• **Exercise objective**
Within the material below, locate the line with "# Outwards from" and the line with "bpy.context.scene.collection.objects.link(empty)", then return those two lines and all lines between them, exactly as written.

• **Supplied data**
▽

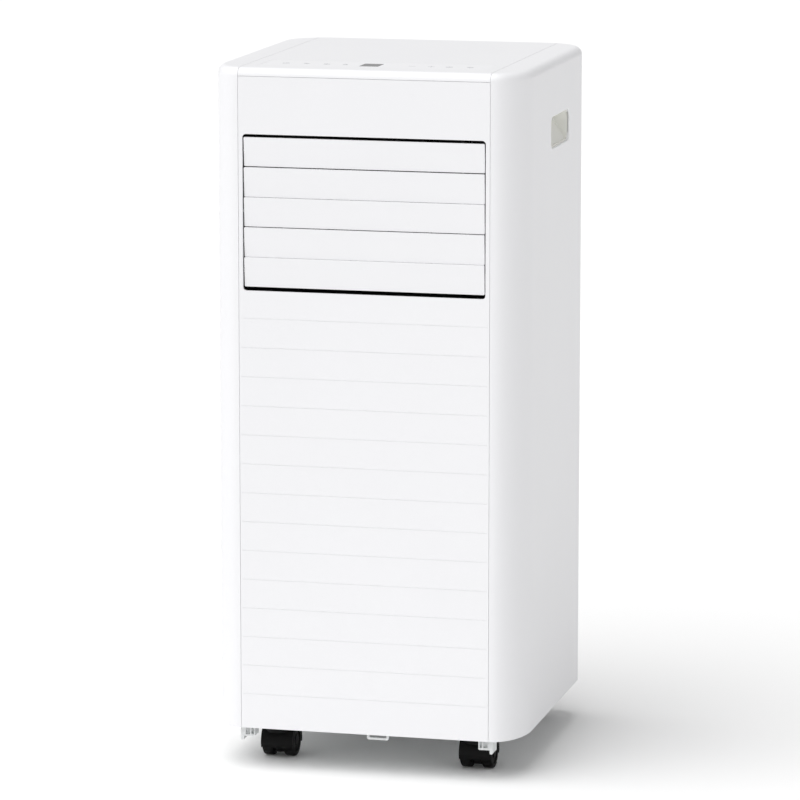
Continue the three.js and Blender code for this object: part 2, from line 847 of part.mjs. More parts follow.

△
▽

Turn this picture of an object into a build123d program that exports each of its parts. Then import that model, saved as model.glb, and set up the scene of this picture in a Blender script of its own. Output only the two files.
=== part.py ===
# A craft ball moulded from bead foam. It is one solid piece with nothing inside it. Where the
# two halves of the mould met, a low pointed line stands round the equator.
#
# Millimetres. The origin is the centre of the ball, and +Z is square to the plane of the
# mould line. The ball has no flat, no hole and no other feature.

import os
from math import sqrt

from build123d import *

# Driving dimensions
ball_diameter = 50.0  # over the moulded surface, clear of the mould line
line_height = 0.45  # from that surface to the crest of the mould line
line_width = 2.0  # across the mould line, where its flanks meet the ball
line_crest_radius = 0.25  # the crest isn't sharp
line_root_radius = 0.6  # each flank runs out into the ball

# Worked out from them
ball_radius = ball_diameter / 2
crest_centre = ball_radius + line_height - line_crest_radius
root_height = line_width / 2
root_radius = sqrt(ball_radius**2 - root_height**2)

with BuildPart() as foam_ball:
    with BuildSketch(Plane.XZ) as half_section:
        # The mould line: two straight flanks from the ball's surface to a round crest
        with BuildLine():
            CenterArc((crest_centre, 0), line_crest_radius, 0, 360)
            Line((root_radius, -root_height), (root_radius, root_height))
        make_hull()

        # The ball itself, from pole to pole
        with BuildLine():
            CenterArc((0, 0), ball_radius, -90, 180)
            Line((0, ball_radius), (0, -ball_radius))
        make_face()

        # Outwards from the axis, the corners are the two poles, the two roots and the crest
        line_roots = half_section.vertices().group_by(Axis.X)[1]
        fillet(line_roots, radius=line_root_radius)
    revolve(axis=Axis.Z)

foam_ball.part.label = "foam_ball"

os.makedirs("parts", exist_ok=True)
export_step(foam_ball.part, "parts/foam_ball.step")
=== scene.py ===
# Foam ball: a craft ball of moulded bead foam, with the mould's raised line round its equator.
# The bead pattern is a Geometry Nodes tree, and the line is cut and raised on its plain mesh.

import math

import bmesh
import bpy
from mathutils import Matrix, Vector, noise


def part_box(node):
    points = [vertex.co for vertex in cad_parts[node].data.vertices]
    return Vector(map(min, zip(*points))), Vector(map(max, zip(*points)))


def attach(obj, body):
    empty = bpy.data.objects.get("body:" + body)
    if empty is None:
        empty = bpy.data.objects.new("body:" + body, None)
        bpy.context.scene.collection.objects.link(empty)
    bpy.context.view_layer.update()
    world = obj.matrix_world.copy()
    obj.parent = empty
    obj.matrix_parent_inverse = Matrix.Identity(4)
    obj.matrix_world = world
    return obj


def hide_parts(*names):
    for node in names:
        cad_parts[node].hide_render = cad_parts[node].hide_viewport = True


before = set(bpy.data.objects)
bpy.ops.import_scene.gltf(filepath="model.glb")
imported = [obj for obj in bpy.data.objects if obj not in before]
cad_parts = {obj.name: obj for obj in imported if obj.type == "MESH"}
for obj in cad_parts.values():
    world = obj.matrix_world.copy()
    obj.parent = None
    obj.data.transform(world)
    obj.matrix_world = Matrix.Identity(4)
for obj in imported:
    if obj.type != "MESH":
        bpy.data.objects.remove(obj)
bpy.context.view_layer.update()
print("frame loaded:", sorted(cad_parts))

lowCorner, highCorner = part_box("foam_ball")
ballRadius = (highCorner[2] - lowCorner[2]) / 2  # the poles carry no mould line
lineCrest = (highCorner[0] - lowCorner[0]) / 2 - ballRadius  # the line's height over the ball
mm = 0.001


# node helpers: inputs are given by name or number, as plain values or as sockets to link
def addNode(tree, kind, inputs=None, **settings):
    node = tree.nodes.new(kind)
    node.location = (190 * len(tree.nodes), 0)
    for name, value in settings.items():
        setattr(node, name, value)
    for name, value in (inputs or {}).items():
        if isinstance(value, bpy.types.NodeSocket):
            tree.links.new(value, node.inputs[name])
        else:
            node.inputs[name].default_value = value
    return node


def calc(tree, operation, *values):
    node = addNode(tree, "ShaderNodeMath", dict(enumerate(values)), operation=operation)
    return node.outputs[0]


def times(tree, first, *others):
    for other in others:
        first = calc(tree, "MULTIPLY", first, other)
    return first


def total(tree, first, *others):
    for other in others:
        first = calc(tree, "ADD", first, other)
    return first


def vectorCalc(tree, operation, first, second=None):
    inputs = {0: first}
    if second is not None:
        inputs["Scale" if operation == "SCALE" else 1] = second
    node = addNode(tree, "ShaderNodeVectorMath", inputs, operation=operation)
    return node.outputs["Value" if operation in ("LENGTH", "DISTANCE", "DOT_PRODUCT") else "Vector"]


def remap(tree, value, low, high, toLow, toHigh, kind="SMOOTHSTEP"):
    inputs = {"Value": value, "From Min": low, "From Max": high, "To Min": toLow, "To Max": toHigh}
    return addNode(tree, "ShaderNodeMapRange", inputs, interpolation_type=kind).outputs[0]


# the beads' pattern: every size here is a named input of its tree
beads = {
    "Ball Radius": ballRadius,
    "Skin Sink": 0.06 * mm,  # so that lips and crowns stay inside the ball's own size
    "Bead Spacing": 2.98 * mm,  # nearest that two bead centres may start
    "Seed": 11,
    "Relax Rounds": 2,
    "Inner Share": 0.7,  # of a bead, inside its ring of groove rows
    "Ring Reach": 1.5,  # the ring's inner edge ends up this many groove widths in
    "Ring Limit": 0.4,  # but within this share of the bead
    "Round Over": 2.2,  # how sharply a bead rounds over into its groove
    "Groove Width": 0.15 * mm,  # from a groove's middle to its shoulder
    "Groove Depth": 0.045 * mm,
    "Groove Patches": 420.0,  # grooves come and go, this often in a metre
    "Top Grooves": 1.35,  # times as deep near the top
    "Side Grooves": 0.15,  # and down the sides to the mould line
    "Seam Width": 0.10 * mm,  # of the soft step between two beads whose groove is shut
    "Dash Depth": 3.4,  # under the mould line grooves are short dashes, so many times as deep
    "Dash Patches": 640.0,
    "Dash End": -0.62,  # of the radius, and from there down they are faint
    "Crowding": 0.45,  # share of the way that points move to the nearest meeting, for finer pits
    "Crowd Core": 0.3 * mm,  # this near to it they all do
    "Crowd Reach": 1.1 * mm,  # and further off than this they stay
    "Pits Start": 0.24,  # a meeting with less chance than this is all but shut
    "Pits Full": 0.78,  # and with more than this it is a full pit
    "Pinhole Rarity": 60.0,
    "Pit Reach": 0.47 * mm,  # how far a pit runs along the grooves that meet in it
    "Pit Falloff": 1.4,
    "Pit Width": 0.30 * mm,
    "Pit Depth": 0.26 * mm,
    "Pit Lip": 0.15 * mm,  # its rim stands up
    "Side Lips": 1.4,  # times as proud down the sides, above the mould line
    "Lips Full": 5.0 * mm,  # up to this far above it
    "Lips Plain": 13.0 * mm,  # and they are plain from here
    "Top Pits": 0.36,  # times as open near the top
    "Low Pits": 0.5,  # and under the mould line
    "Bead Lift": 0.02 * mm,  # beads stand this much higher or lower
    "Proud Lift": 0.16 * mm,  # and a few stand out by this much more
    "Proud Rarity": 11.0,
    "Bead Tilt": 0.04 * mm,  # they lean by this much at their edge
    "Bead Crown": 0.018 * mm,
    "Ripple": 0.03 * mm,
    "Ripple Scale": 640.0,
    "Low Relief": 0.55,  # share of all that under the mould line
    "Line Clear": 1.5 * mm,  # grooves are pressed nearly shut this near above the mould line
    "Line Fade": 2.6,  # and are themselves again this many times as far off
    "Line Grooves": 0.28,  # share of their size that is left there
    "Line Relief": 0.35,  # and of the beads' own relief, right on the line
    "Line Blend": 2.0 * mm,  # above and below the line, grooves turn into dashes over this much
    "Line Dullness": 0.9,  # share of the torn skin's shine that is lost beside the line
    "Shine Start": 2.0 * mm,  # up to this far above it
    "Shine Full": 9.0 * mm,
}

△

• **Reply**
        # Outwards from the axis, the corners are the two poles, the two roots and the crest
        line_roots = half_section.vertices().group_by(Axis.X)[1]
        fillet(line_roots, radius=line_root_radius)
    revolve(axis=Axis.Z)

foam_ball.part.label = "foam_ball"

os.makedirs("parts", exist_ok=True)
export_step(foam_ball.part, "parts/foam_ball.step")
=== scene.py ===
# Foam ball: a craft ball of moulded bead foam, with the mould's raised line round its equator.
# The bead pattern is a Geometry Nodes tree, and the line is cut and raised on its plain mesh.

import math

import bmesh
import bpy
from mathutils import Matrix, Vector, noise


def part_box(node):
    points = [vertex.co for vertex in cad_parts[node].data.vertices]
    return Vector(map(min, zip(*points))), Vector(map(max, zip(*points)))


def attach(obj, body):
    empty = bpy.data.objects.get("body:" + body)
    if empty is None:
        empty = bpy.data.objects.new("body:" + body, None)
        bpy.context.scene.collection.objects.link(empty)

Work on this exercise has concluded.